**Exercise directions**:
Only the lines from the one containing "under the middle." down to the one containing "obj.matrix_parent_inverse = Matrix.Identity(4)", inclusive, are to be quoted exactly.

**Extracted data**:
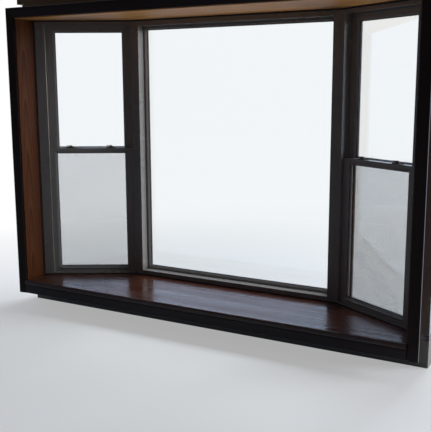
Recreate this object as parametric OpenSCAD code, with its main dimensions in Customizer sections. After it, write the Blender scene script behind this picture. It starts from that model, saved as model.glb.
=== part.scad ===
// Bay window with a fixed centre window and two double-hung flanking windows.
// X runs along the wall, +Y points outdoors, and Z is up.
// The origin is the middle of the seat's top, at the room face of the wall.

/* [Bay] */
// Width of the centre window between the two corners of the bay
centre_w = 1524; // [1250:1:1900]
// Width of each flanking side between its corner and the wall opening
flank_w = 660; // [560:1:900]
// Angle between a flanking window and the wall
bay_angle = 30; // [25:1:45]
// Clear height between the seat and the head board
opening_h = 1778; // [1450:1:2000]
// Thickness of the wall that the side jambs line
jamb_depth = 167; // [110:1:220]
// Height of the seat above the underside of the base
base_h = 187; // [150:1:260]

/* [Boards] */
// Thickness of the seat board
seat_t = 32; // [25:1:40]
// How far the seat stands out from the room face of the wall
seat_nose = 24; // [18:1:40]
// Radius of the rounded front edge of the seat
nose_r = 10; // [4:0.5:12]
// Thickness of the head board
head_t = 32; // [25:1:40]
// Thickness of the side jambs
side_jamb_t = 19; // [15:1:25]

/* [Casing] */
// Width of the casing and of the apron
casing_w = 64; // [50:1:90]
// Thickness of the casing at its thick edge
casing_t = 17; // [14:0.5:18]
// Thickness of the casing at its thin edge
casing_thin_t = 10; // [8:0.5:13]
// Width of the flat band beside the thick edge of the casing
casing_flat = 22; // [10:1:40]
// Chamfer on the edges of the casing
casing_edge = 2; // [1:0.5:3]
// Step between the face of a jamb and the casing
casing_reveal = 6; // [3:1:10]

/* [Posts] */
// Depth of the window frames
frame_d = 112; // [108:1:130]
// Width of a wall post on its room face
post_w = 62; // [40:1:90]
// How far a wall post reaches past the side of the wall opening
post_ear = 80; // [60:1:110]
// Width of a mullion on its room face
mullion_w = 22; // [16:1:40]
// Thickness of the outer flange of the posts and mullions
flange_t = 12; // [8:1:16]
// How far the outer flange laps over the frame beside it
flange_lap = 12; // [6:1:14]

/* [Flanking frames] */
// Width of the room-side stop on the frame sides
stop_side = 10; // [9:1:35]
// Width of the room-side stop under the head
stop_head = 30; // [26:1:40]
// Height of the room-side stop above the seat
stop_sill = 14; // [11:1:20]
// Depth of the room-side stop
stop_d = 22; // [14:1:24]
// How much of a sash is hidden behind the stops
sash_lap = 5; // [4:0.5:6]
// Depth of the parting rib between the two sash tracks
rib_d = 4; // [3:0.5:5]
// Depth of the outer stop between the upper sash and the screen
outer_stop_d = 7; // [5:0.5:8]
// Drop of the sloped sill from the outer stop to the outer face
sill_fall = 5; // [2:0.5:7]
// Width of the balance grooves in the two tracks
balance_w = 12; // [8:1:16]
// Depth of the balance grooves
balance_d = 2.5; // [1:0.5:3.5]
// Distance between the head board and the closed top of the balance grooves
balance_top = 100; // [60:1:200]

/* [Sashes] */
// Thickness of the sliding sashes
sash_t = 34; // [30:1:36]
// Width of the stiles of an upper sash
upper_stile = 61; // [45:1:75]
// Width of the stiles of a lower sash
lower_stile = 53; // [40:1:70]
// Height of the top rail of an upper sash
top_rail = 50; // [40:1:65]
// Height of the two meeting rails
meeting_rail = 36; // [30:1:50]
// Height of the bottom rail of a lower sash
bottom_rail = 47; // [40:1:80]
// Height of the flat check rail on top of the upper sash's meeting rail
check_rail_h = 16; // [15:1:26]
// Height of the middle of the meeting rails above the seat
meeting_z = 890; // [700:1:1000]
// Reach of the glazing bead round each pane
bead_w = 14; // [12:1:18]
// Width of the flat band on a bead before its slope
bead_flat = 4; // [2:0.5:6]
// Thickness of the bead's lip against the glass
bead_lip = 3; // [2:0.5:4]
// Slope across the outer lip of a bead
bead_slope = 1; // [0.5:0.1:2]
// Thickness of the sealed glass units
glass_t = 18; // [14:1:20]
// How far a glass unit is held in its sash
glass_bite = 10; // [7:0.5:11]
// Reach of the finger lift on a bottom rail
lift_reach = 9; // [6:1:12]
// Thickness of the finger lift
lift_t = 4; // [3:0.5:6]
// Height of the finger lift above the bottom of its sash
lift_z = 22; // [14:1:28]

/* [Centre window] */
// Width of the centre frame's face at the sides and the head
centre_face = 40; // [30:1:60]
// Height of the centre frame's face above the seat
centre_sill = 35; // [28:1:60]
// Depth of the return from the frame's face to the fixed sash
centre_return = 64; // [40:1:70]
// How far the fixed sash reaches behind the frame's face
centre_lap = 12; // [8:1:14]
// Width of the fixed sash that shows inside the frame
centre_sash_w = 23; // [18:1:45]
// Thickness of the fixed sash
centre_sash_t = 35; // [33:1:40]
// Depth of the glass behind the room face of the fixed sash
centre_glass_d = 12; // [8:1:14]

/* [Locks] */
// Distance between the two locks on a meeting rail
lock_spacing = 282; // [180:1:330]
// Length of a lock's base
lock_l = 70; // [55:1:80]
// Width of a lock's base
lock_w = 20; // [16:1:24]
// Thickness of a lock's base
lock_base_t = 4; // [3:0.5:5]
// Radius of a lock's cam housing
cam_r = 9; // [7:0.5:10]
// Height of a lock above the meeting rail
lock_h = 18; // [14:1:22]
// Corner cut of a lock's base
lock_corner = 3; // [1:0.5:5]
// Reach of a lock's lever from the middle of the cam
lever_l = 34; // [24:1:36]
// Thickness of the lever
lever_t = 5; // [4:0.5:7]
// Radius of the lever's tip
lever_tip_r = 4; // [3:0.5:6]
// Sideways rake of the lever's tip
lever_rake = 3; // [0:0.5:5]
// Height of a keeper
keeper_h = 9; // [7:0.5:12]
// Length of a keeper
keeper_l = 46; // [34:1:52]

/* [Screens] */
// Width of the bars of a screen frame
screen_bar = 20; // [14:1:26]
// Thickness of the bars of a screen frame
screen_t = 8; // [6:0.5:8.5]
// Depth of the groove that holds the cloth in a screen bar
screen_groove = 3; // [2:0.5:5]
// Thickness of the screen cloth
cloth_t = 0.8; // [0.5:0.1:1.2]
// Height of a screen frame above the meeting rails' middle
screen_over = 24; // [19:1:40]

/* [Base and head trim] */
// Thickness of the skirt and frieze boards
trim_t = 18; // [15:1:25]
// Gap between the bottom of the skirt and the underside of the base
skirt_lift = 6; // [3:1:20]
// Reach of the sill nose past the face of the skirt
sill_nose = 22; // [12:1:40]
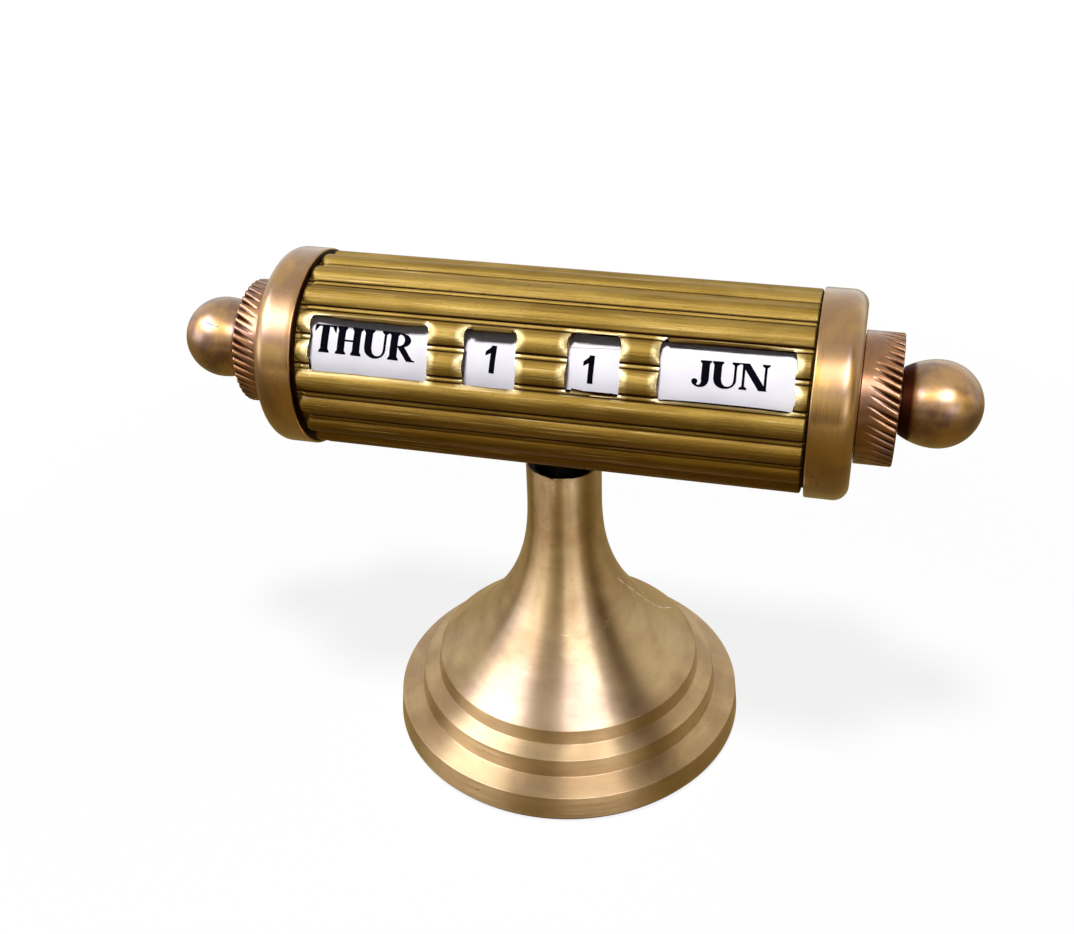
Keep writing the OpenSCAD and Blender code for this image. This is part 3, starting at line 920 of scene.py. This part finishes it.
def make_tube():
    """A plain tube shaped into reeds, pressed and punched at the windows, then given a wall."""
    # degrees from the middle of a reed to its points, and to those of the groove beside it
    half_reed = [2.3, 4.3, 5.9, 7.0, 7.29]
    one_reed = [-a for a in reversed(half_reed)] + [0.0] + half_reed
    bead = [7.45, 7.8, 8.5, 9.35, 10.1, 10.6]
    around = [(i + 0.5) * PITCH + REED_TURN + a for i in range(REEDS) for a in one_reed + bead]
    tube = draw_tube(tube_stations(), len(around))
    shape_reeds(tube, around)
    punch_windows(tube)
    edit()
    face_out()
    face = tube.data.polygons[0]
    if face.normal.dot(face.center - Vector((0, 0, AXIS_Z))) < 0:
        edit_all()
        mesh.flip_normals()
        leave()
    skin = len(tube.data.vertices)
    wall = tube.modifiers.new("wall", "SOLIDIFY")
    wall.thickness = TUBE_WALL
    wall.offset = -1
    choose(tube)
    bpy.ops.object.modifier_apply(modifier="wall")
    # the inner wall is painted fully dark as shade, and gets no highlight
    for i in range(skin, len(tube.data.vertices)):
        tube.data.attributes["valley"].data[i].value = 1.0
        tube.data.attributes["pressed"].data[i].value = 0.0
    smooth_piece(tube, 38)
    install(tube, "stand_and_tube", TUBE_BRASS, "aged_tube_brass", "housing_tube")


# ---------- caps, collars and knobs ----------


def make_cap(side, hand):
    middle = (CAP_R - CAP_CORNER, CAP_FACE - CAP_CORNER)
    rim = CAP_R - CAP_LIP
    outline = [(SPIGOT_R + FIT, CAP_X), (rim - 1.2 * LIP_LINE, CAP_X), (rim, CAP_X)]
    outline += arc((rim, CAP_X + CAP_LIP), CAP_LIP, -90, 0, 3)[1:]
    outline += between(outline[-1], (CAP_R, middle[1]), 5)
    outline += arc(middle, CAP_CORNER, 0, 90, 12)
    outline += [
        (SLEEVE_R + BORE_GAP + BORE_EDGE, CAP_FACE),
        (SLEEVE_R + BORE_GAP, CAP_FACE - BORE_EDGE),
        (SLEEVE_R + BORE_GAP, BOSS_X),
        (BOSS_R, BOSS_X),
        (BOSS_R, CAP_FACE - CAP_WALL),
        (SPIGOT_R + FIT, CAP_FACE - CAP_WALL),
    ]
    placed = [(radius, side * station) for radius, station in outline]
    cap = turn_on_lathe(hand + "_cap", placed, steps=224, smooth=30)
    # painted shade on the cap's back around the tube, inside its lip
    shaded = []
    for v in cap.data.vertices:
        at_tube = abs(v.co.x) < CAP_X + 0.01 * MM and off_axis(v.co) < rim - LIP_LINE
        shaded.append(1.0 if at_tube else 0.0)
    vertex_values(cap, "painted_shade_and_reflection", shaded)
    install(cap, "stand_and_tube", CAP_BRASS, "cap_brass", hand + "_end_cap")


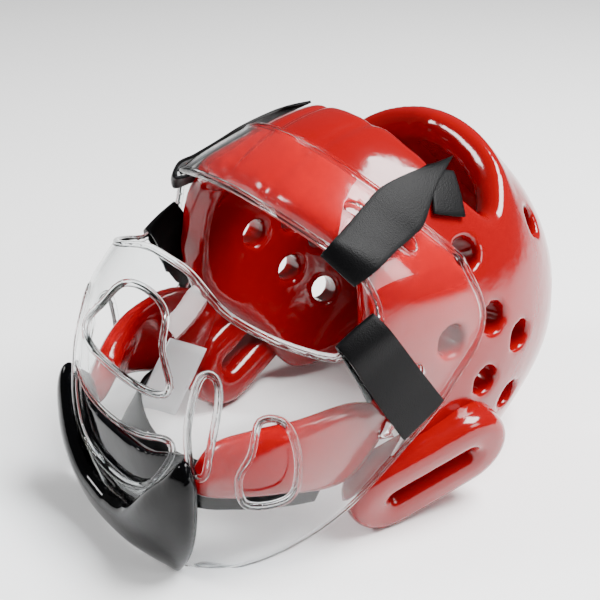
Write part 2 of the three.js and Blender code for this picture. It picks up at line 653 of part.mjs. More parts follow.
let cap = toSolid(capBlank());
for (const row of VENTS) {
  cap = cap.subtract(toSolid(ventCutter(row, 1))).subtract(toSolid(ventCutter(row, -1)));
}
const earRoom = earBlank(SEAT_GAP);
cap = cap.subtract(toSolid(earRoom)).subtract(toSolid(mirrored(earRoom)));
const shieldRoom = shieldSheet(-SHIELD_WALL - SEAT_GAP, CAP_WALL).translate(0, SEAT_GAP, SEAT_GAP);
cap = cap.subtract(toSolid(shieldRoom));
const rooms = [strap(UPPER_STRAP, SEAT_GAP), strap(LOWER_STRAP, SEAT_GAP), jawWing(SEAT_GAP)];
for (const room of rooms) cap = cap.subtract(toSolid(room)).subtract(toSolid(mirrored(room)));
cap = cap.decompose().sort((a, b) => b.volume() - a.volume())[0];

const jaw = toSolid(jawWing()).subtract(toSolid(earRoom));
const earGuard = earBlank();
const pad = chinPad();

// Tip of the head at which the chin pad and the ear guards reach equally low, found by halving.
const reachDown = (geometry, tip) => {
  const position = geometry.getAttribute('position');
  let low = Infinity;
  for (let i = 0; i < position.count; i += 1) {
    low = Math.min(low, position.getZ(i) * Math.cos(tip) - position.getY(i) * Math.sin(tip));
  }
  return low;
};
let tipLow = degrees(15);
let tipHigh = degrees(60);
for (let i = 0; i < 30; i += 1) {
  const tip = (tipLow + tipHigh) / 2;
  if (reachDown(pad, tip) < reachDown(earGuard, tip)) tipLow = tip;
  else tipHigh = tip;
}
const ground = vector(0, -Math.sin(tipLow), Math.cos(tipLow));
const groundAt = reachDown(pad, tipLow) + REST_FLAT;

/** The piece with what lies below the ground cut away, so that it rests on a flat. */
function rested(geometry) {
  return toGeometry(toSolid(geometry).trimByPlane(ground.toArray(), groundAt));
}

add('helmet_shell', toGeometry(cap), redFoam);
addPair('ear_guard', rested(earGuard), redFoam);
addPair('jaw_wing', toGeometry(jaw), redFoam);
add('face_shield', rested(shieldBlank()), clearPlastic);
add('chin_pad', rested(pad), blackFoam);
add('chin_cup', chinCup(), blackFoam);
addPair('strap_upper', strap(UPPER_STRAP), blackWebbing);
addPair('strap_lower', strap(LOWER_STRAP), blackWebbing);
addPair('strap_patch', strapPatch(), blackWebbing);
add('chin_strap', chinStrap(), blackWebbing);
add('inner_label', innerLabel(), labelCloth);

// Lie on the flats, with the origin under the middle.
head.rotation.x = -tipLow;
const part = new THREE.Group();
part.add(head);
part.updateMatrixWorld(true);
const bounds = new THREE.Box3().setFromObject(part, true);
const centre = bounds.getCenter(new THREE.Vector3());
head.position.set(-centre.x, -centre.y, -bounds.min.z);
part.updateMatrixWorld(true);

export default part;
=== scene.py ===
# %% [markdown]
# Karate head guard: a red dipped-foam cap, a clear face shield and black straps.
# The forms follow the CAD's own formulas in the head's frame, with many more points, because dipped foam and
# moulded plastic are smooth. Formulas are used in place of primitives shaped by hand, because every piece
# lies on a curved surface of another one. Sizes are in millimetres up to the last step, which gives metres.

# %% Load the frame
import math
import bmesh
import bpy
import numpy as np
from mathutils import Matrix, Vector


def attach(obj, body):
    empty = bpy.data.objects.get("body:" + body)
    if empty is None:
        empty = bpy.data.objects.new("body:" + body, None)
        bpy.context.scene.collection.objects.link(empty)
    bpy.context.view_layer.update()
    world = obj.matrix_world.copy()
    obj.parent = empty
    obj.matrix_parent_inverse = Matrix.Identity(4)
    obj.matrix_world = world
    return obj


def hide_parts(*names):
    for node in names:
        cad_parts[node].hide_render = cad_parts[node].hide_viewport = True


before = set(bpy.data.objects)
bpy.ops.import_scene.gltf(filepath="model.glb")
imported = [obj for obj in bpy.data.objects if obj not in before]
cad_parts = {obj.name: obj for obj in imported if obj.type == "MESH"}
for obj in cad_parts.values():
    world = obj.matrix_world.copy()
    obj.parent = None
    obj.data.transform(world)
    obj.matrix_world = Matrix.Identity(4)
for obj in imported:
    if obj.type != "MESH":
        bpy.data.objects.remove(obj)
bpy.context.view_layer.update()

# %% [markdown]
# The head guard lies tipped back on its chin and its ear guards. TIP is that tip, and HEAD_PLACE is where the
# middle of the cap's ellipsoid lies above the table.

# %% Sizes that the pieces share
TIP = math.radians(34.34)
HEAD_PLACE = Vector((0, 35.2, 98.8))
CAP_HALF = Vector((98, 126, 106))
CAP_WALL = 20
CROWN_TIP = math.radians(25)
CAP_DEPTH_AT_EARS = 190
CAP_SQUARENESS = 0.9
ARCH_RISE, ARCH_WIDTH = 5, 24
VENT_RADIUS = 9
GROOVE_SIDE, GROOVE_WIDTH, GROOVE_DEPTH = 18, 4, 2.2
SHIELD_WALL, SHIELD_HALF_WIDTH, SHIELD_REACH = 3, 100, 152
SHIELD_TOP, SHIELD_CORNER_DROP, SHIELD_BOTTOM = 54, 18, -175
BRIDGE_RISE, BRIDGE_SPREAD = 13, 15
BEAD_RADIUS = 2.1
STRAP_WALL = 1.8
GAP = 0.35
# Exponent that squares off a round section a little: 1 is round, 0 is square.
ROUNDNESS = 0.7
print("The head is tipped back by", round(math.degrees(TIP), 1), "degrees")


def to_part(point):
    """Head frame in millimetres to the part's frame in metres."""
    x, y, z = point
    c, s = math.cos(TIP), math.sin(TIP)
    return Vector((x, y * c + z * s, z * c - y * s)) * 0.001 + HEAD_PLACE * 0.001


def smoothstep(x, low, high):
    t = min(1, max(0, (x - low) / (high - low)))
    return t * t * (3 - 2 * t)


def mix(a, b, t):
    return a + (b - a) * t


def table_at(rows, x, column):
    """One column of a table at x, on a smooth curve through its rows. Column 0 is the key."""
    if rows[-1][0] < rows[0][0]:
        rows = rows[::-1]
    x = min(rows[-1][0], max(rows[0][0], x))
    i = max(k for k in range(len(rows) - 1) if k == 0 or rows[k][0] <= x)
    slope = lambda a, b: (rows[b][column] - rows[a][column]) / (rows[b][0] - rows[a][0])
    last = len(rows) - 1
    start = slope(0, 1) if i == 0 else (slope(i - 1, i) + slope(i, i + 1)) / 2
    end = slope(last - 1, last) if i + 1 == last else (slope(i, i + 1) + slope(i + 1, i + 2)) / 2
    span = rows[i + 1][0] - rows[i][0]
    t = (x - rows[i][0]) / span
    return (rows[i][column] * (2 * t**3 - 3 * t**2 + 1) + start * span * (t**3 - 2 * t**2 + t)
            + rows[i + 1][column] * (3 * t**2 - 2 * t**3) + end * span * (t**3 - t**2))


def curve_points(stations, count, closed=False):
    """Points along a smooth line through its stations."""
    pts = [Vector(p) for p in stations]
    n = len(pts)
    out = []
    spans = n if closed else n - 1
    for k in range(count if closed else count + 1):
        t = k / count * spans
        i = min(spans - 1, int(t))
        f = t - i
        pick = (lambda j: pts[j % n]) if closed else (lambda j: pts[min(n - 1, max(0, j))])
        a, b, c, d = pick(i - 1), pick(i), pick(i + 1), pick(i + 2)
        out.append(0.5 * ((2 * b) + (c - a) * f + (2 * a - 5 * b + 4 * c - d) * f**2
                          + (3 * b - a - 3 * c + d) * f**3))
    return out


# %% [markdown]
# Every piece is a mesh object at the origin, unturned and unscaled. Its points are a list of rings with equal
# counts, or two layers with a border. Doubles are merged and the faces are turned outwards.

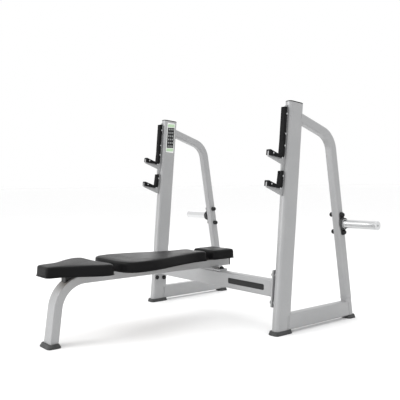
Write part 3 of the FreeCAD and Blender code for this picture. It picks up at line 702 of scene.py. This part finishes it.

**Written solution**:
// Lie on the flats, with the origin under the middle.
head.rotation.x = -tipLow;
const part = new THREE.Group();
part.add(head);
part.updateMatrixWorld(true);
const bounds = new THREE.Box3().setFromObject(part, true);
const centre = bounds.getCenter(new THREE.Vector3());
head.position.set(-centre.x, -centre.y, -bounds.min.z);
part.updateMatrixWorld(true);

export default part;
=== scene.py ===
# %% [markdown]
# Karate head guard: a red dipped-foam cap, a clear face shield and black straps.
# The forms follow the CAD's own formulas in the head's frame, with many more points, because dipped foam and
# moulded plastic are smooth. Formulas are used in place of primitives shaped by hand, because every piece
# lies on a curved surface of another one. Sizes are in millimetres up to the last step, which gives metres.

# %% Load the frame
import math
import bmesh
import bpy
import numpy as np
from mathutils import Matrix, Vector


def attach(obj, body):
    empty = bpy.data.objects.get("body:" + body)
    if empty is None:
        empty = bpy.data.objects.new("body:" + body, None)
        bpy.context.scene.collection.objects.link(empty)
    bpy.context.view_layer.update()
    world = obj.matrix_world.copy()
    obj.parent = empty
    obj.matrix_parent_inverse = Matrix.Identity(4)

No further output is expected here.